## RECORDED DATA

(begin)

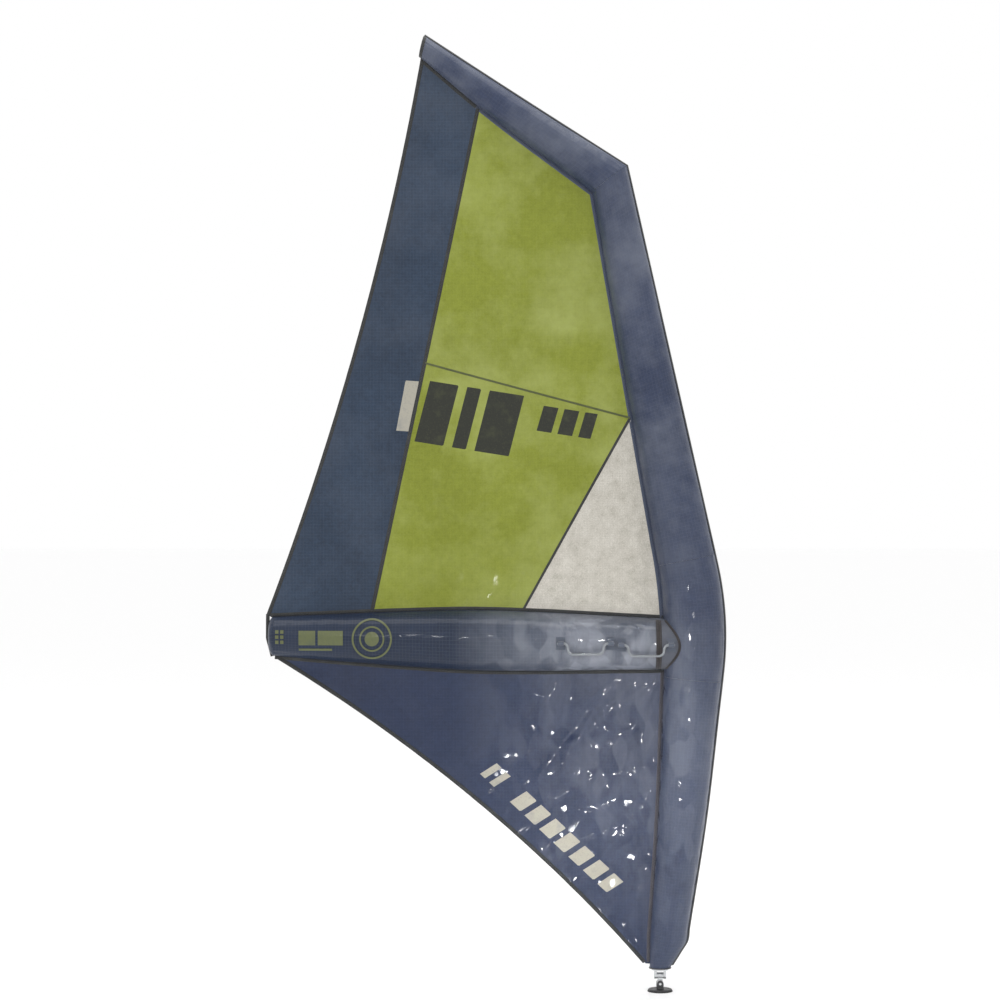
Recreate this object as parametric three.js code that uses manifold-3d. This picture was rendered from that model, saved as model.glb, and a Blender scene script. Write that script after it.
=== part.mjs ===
// A child's inflatable windsurf rig: an inflated mast that bends at the boom and kinks into a head spar,
// an inflated boom in the plane of the sail, a five-panel sail sewn between them, swinging hand loops,
// an inflation valve, and a mast foot with a two-axis joint. Millimetres, +Z up, +X towards the mast,
// origin under the middle of the foot's deck pad. The sail lies near the plane y = 0.
import * as THREE from "three";
import { mergeVertices } from "three/addons/utils/BufferGeometryUtils.js";
import Module from "manifold-3d";

const wasm = await Module();
wasm.setup();

// ---------- driving dimensions ----------
const GAP = 0.3; // between pieces that touch
const RUNNING = 0.1; // round a pin that turns or slides in its hole
const TACK_Z = 58; // height of the rig's lowest edge over the deck
const SIDES = 20; // facets round an inflated tube
const SLEEVE_WALL = 1;
const BLADDER_WALL = 0.5;
const CLOTH = 2; // thickness of a sail panel
const PATCH_THICK = 1.8;
const SEAM_THICK = 4;
const BROAD_SEAM = 9; // width of the leech and foot bindings and the seam beside the leech
const TUBE_SEAM = 7; // of the seams along the tubes
const FINE_SEAM = 5; // of the seams inside the sail
const STRIP_PROUD = 4; // the rub strip on the front of the mast
const STRIP_WIDTH = 16;

// Sail plan points are [x, h], with h the height over the tack.
const BASE_RADIUS = 25; // of the mast's bottom end
const MAST_BELLY = 3.5; // extra radius in the middle of the bend
const MAST_FOOT = { at: [19.5, 65], radius: 43.5 };
const MAST_LOW_MIDDLE = { at: [51.5, 353], radius: 56.5 };
const BEND_START = { at: [78, 689], radius: 69.5 };
const KNEE = [91.4, 832]; // where the two straight axes of the mast would cross
const BEND_END = { at: [62.7, 975], radius: 69.5 };
const CORNER = { at: [-121, 1890], reach: [41, 32], half: 49 }; // the mitre between mast and head spar
const HEAD_MIDDLE = { at: [-413, 2092], reach: [19.3, 30.4], half: 36 };
const HEAD_TIP = { at: [-571, 2209], reach: [6, 25], half: 22.5 };

const BOOM_FRONT = [20, 775]; // the boom's axis, mast end and clew end
const BOOM_REAR = [-925, 794];
const BOOM_RADII = [61, 66, 71, 72.5, 66, 57, 47]; // evenly spaced from mast to clew
const BOOM_CAP = 15; // how far the clew end bulges
const BOOM_STEPS = 9;
const BOOM_INTO_MAST = -0.04; // share of the boom's length that runs on into the mast before it is cut
const BEND_STEPS = 5;
const JOINT_PATCH_AFT = -4; // aft edge of the patch over the joint of boom and mast
const HEAD_CAP = { out: 3, reach: [4.8, 20], half: 18 }; // the closed end of the head spar

const CLEW_TOP = [-946, 842]; // corners and curves of the sail's free edges
const HEAD_CORNER = [-565, 2236];
const LEECH_HOLLOW = 36;
const CLEW_BOTTOM = [-931, 746];
const FOOT_CONTROL = [-403, 422];
const TACK = [-38, 5];
const LEECH_SEAM_TOP_X = -437;
const LEECH_SEAM_FOOT_X = -691;
const BODY_SEAM_LEECH_H = 1451;
const WINDOW_PEAK_H = 1318;
const WINDOW_FOOT_X = -328;
const LEECH_TOP_H = 2160; // where the leech meets the head spar's seam
const UPPER_DRAFT = 34; // depth of the sail's belly
const FOOT_DRAFT = 18;

const VALVE = { x: 71, h: 600, radius: 17, flange: 27 }; // on the port side of the mast
const HOSE = { h: 775, outer: 8.5, inner: 6.5, from: -46, to: 26 }; // between the two bladders
const HOSE_CLIP = { from: -9, to: -3, thick: 3 };
const HANDLE = { tab: 19, leg: 13, grip: 71, drop: 26, thick: 6, gripWidth: 18, offset: 10 };
const HANDLE_LENGTH = 2 * (HANDLE.tab + HANDLE.leg) + HANDLE.grip;
const HANDLES = [
  { name: "front", from: -104, h: 776 },
  { name: "rear", from: -248, h: 780 },
];
const ANCHOR = { length: HANDLE.tab - 5, wall: 3.5, play: 0.8, half: 15, margin: 4, stalk: 5 };
const SIDE_NAMES = [["starboard", -1], ["port", 1]];

const LOCK = { h: 31, radius: 3.5, boss: 8 }; // the sprung pin that holds the mast foot in
const SOCKET_DEPTH = 47; // in the mast base plug
const PLUG = { radius: 22, flange: 27, flangeThick: 2.5, top: 52 };
const PIN_RADIUS = 10;
const GROOVE = { deep: 2.2, half: 4.5 }; // round the swivel pin, for the lock pin
const DECK_RADIUS = 29;
const PAD_THICK = 2;
const PLATE_TOP = 6;
const SCREW = { x: 20, radius: 2.7 }; // clearance holes for the two screws into the board
const YOKE_RADIUS = 20;
const YOKE_TOP = TACK_Z - PLUG.flangeThick - GAP;
const YOKE_UNDER = YOKE_TOP - 4;
const FORE_AFT_AXIS_Z = 19;
const SIDE_AXIS_Z = 38;
const AXLE_RADIUS = 3;
const HUB = { radius: 7.5, half: 8 };
const EAR = { radius: 8, inner: HUB.half + GAP, outer: 14 };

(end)

## STATED PROBLEM
Quote the data above verbatim from its first line to the line that includes "wasm.setup();", with both boundary lines retained.

## EXERCISE ANSWER
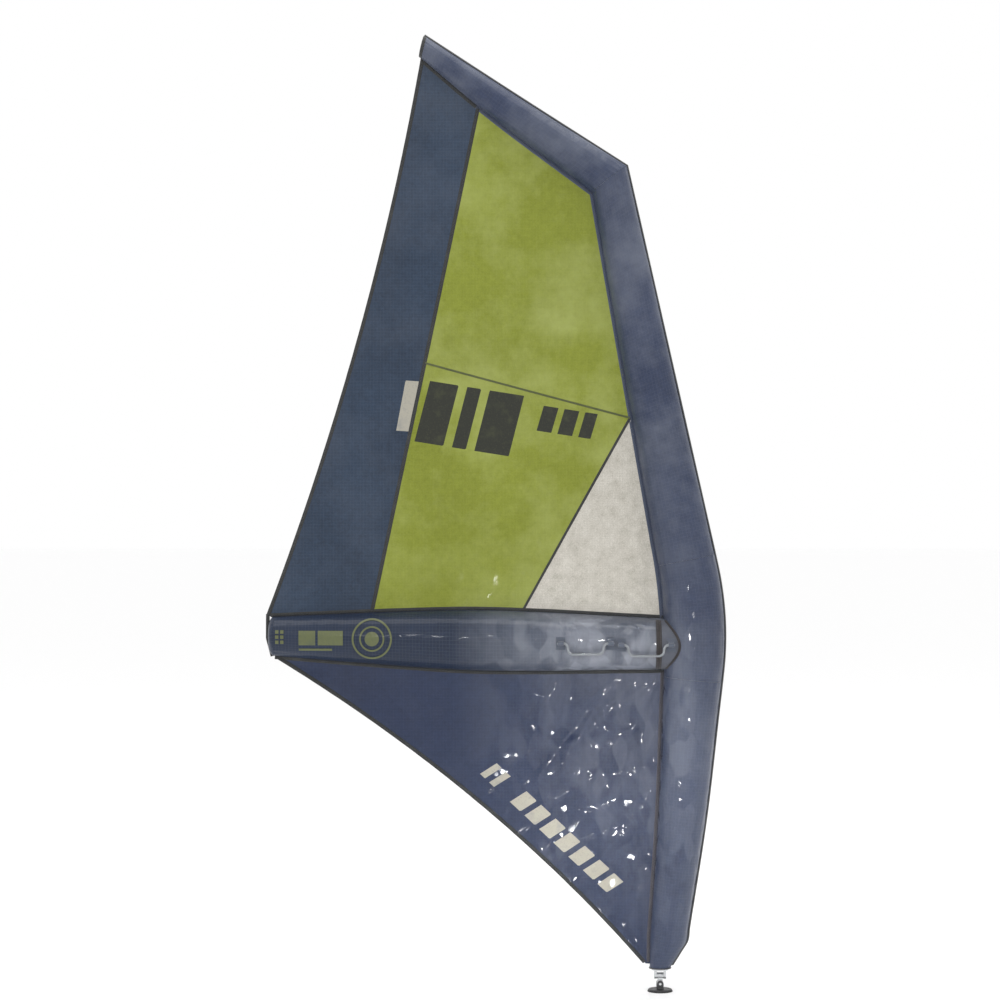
Recreate this object as parametric three.js code that uses manifold-3d. This picture was rendered from that model, saved as model.glb, and a Blender scene script. Write that script after it.
=== part.mjs ===
// A child's inflatable windsurf rig: an inflated mast that bends at the boom and kinks into a head spar,
// an inflated boom in the plane of the sail, a five-panel sail sewn between them, swinging hand loops,
// an inflation valve, and a mast foot with a two-axis joint. Millimetres, +Z up, +X towards the mast,
// origin under the middle of the foot's deck pad. The sail lies near the plane y = 0.
import * as THREE from "three";
import { mergeVertices } from "three/addons/utils/BufferGeometryUtils.js";
import Module from "manifold-3d";

const wasm = await Module();
wasm.setup();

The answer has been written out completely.